With regards to pedagogy, I have tutored a wide variety of students ranging from a student struggling to become the first person in his family to graduate high school to students at Georgetown University. My teaching philosophy is focused largely around the principles of adaptation, as I believe the responsibility of the teacher or coach is to understand his student's skill-set, observe the way the student learns, and then adapt methodology as much as is required to achieve the desired results. Finally, I believe one of my greatest strengths as a teacher is the ability to evoke enthusiasm in my students, as I firmly believe learning devoid of genuine interest and enjoyment will achieve results far inferior to those in which they are present.
I have been tutoring Japanese to English speakers for two years now and have learned Japanese both through living in Japan and continuing my studies in an immersion setting, and by formally studying it for four years at George Washington University, so I have experience in the pedagogy of both an immersion and a traditional classroom setting.

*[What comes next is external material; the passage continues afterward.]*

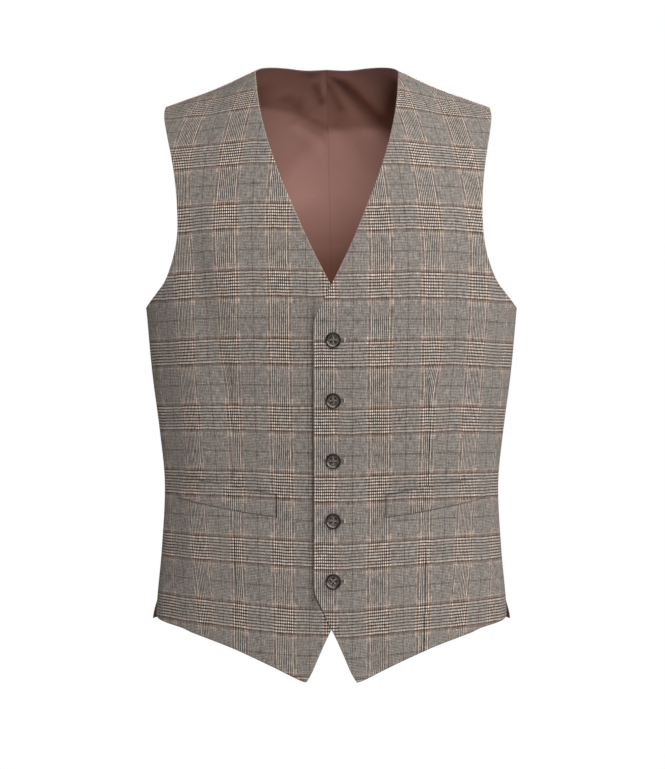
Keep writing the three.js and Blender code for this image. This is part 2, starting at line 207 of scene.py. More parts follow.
# Soft troughs and ridges as strokes on the body: from one place to another, each the way round
# from the middle and the rise, with half the stroke's width and its height off the cloth
STROKES = "across rise to_across to_rise width height"
FRONT_FOLDS = both_sides(STROKES, [
    (150, -205, 118, -330, 24, -1.5), (128, -150, 96, -240, 20, 0.8),
    (30, -262, 62, -226, 11, -0.8), (22, -283, 66, -300, 8, -0.5), (22, -344, 60, -356, 8, -0.5),
    (22, -405, 58, -410, 8, -0.4), (22, -466, 62, -474, 8, -0.5), (22, -527, 54, -545, 9, -0.6),
    (178, -300, 160, -420, 18, -1.2), (140, -400, 128, -520, 16, 1),
    (165, -470, 176, -560, 14, -1.4), (66, -480, 58, -600, 18, 1.1),
    (112, -500, 106, -590, 13, -1.2), (34, -560, 44, -615, 9, -0.8), (135, -60, 120, 30, 16, -1),
    (70, -110, 96, -20, 18, 0.8), (205, -330, 198, -480, 15, 1),
], [
    (152, -170, 112, -330, 15, -3.8), (125, -165, 92, -262, 18, 1.8),
    (112, -320, 92, -440, 15, -2), (24, -262, 58, -222, 11, -0.8), (30, -283, 70, -292, 9, -0.5),
    (30, -344, 66, -352, 9, -0.5), (32, -405, 62, -416, 9, -0.5), (32, -466, 64, -480, 9, -0.5),
    (32, -527, 58, -550, 9, -0.7), (182, -280, 168, -430, 18, -1.6), (148, -400, 138, -520, 17, 1),
    (172, -480, 182, -560, 14, -1.5), (62, -490, 56, -600, 17, 1),
    (104, -500, 100, -600, 13, -1.3), (30, -560, 40, -612, 9, -0.9), (138, -50, 118, 30, 15, -1.2),
    (206, -340, 198, -480, 15, 1.1),
])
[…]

One series of questions I am commonly asked revolve around why it is advantageous to not learn from a native speaker. The answer to this rests in the fact that the act of teaching involves passing on knowledge, not simply possessing it. The advantage of a native speaker, depending on the skill level of the instructor's teaching skills, is in phrasing and vocabulary choice, since between Japanese and English, vocabulary is often not parallel, so that, unlike in French or Spanish, vocabulary cannot exactly be learned through pairing corresponding synonyms in English with those of the target language. However, for this very reason, native speakers often incur a big difficulty in explaining that which they have never had to question for themselves, much less explain through their student's language, which in the beginning, will be primary in grammatical and vocabulary explanation and understanding. Thus, in the first few stages of learning, the skill that is most valuable is the methodology and communication skills necessary to integrate the knowledge into an English schemata. In addition, the differences between the Japanese education system and the American education system, which have vastly different instructional approaches, can often be frustrating for American students, in my experience. As a student progresses to a late intermediate or advanced speaking level, and are able to keep their thoughts conducted in Japanese while they read, listen, and speak, a native speaker undoubtedly will begin to offer significant utility, due to the advantages in the sheer size of their language practice and knowledge.
Please let me know any questions you have for me, as well as how many times per week and how long per session you are seeking to meet.
I had a classical piano training from the age of seven-thirteen, and from thirteen-eighteen I trained in percussion at my high school under Michael Ferris, and privately under Tom Stubbs, who is the 1st Chair Percussionist and Timpani player for the St. Louis Symphony Orchestra, one of the four most highly regarded symphonies in America. I have continued to play drums since then, and have currently been hired as a composer for Douglass Street Records. Over the years, I have given private lessons in both Piano and drum-set. In addition, I am extremely well versed in classical music theory and its integration into the intonations of musical performance.
I played NCAA Division 1 Water Polo at George Washington University and have done swim team since the age of six. In high school I was a member of our school's swim team. I have also coached swimming and water polo at a middle school and high school level, as well as given individual swim lessons.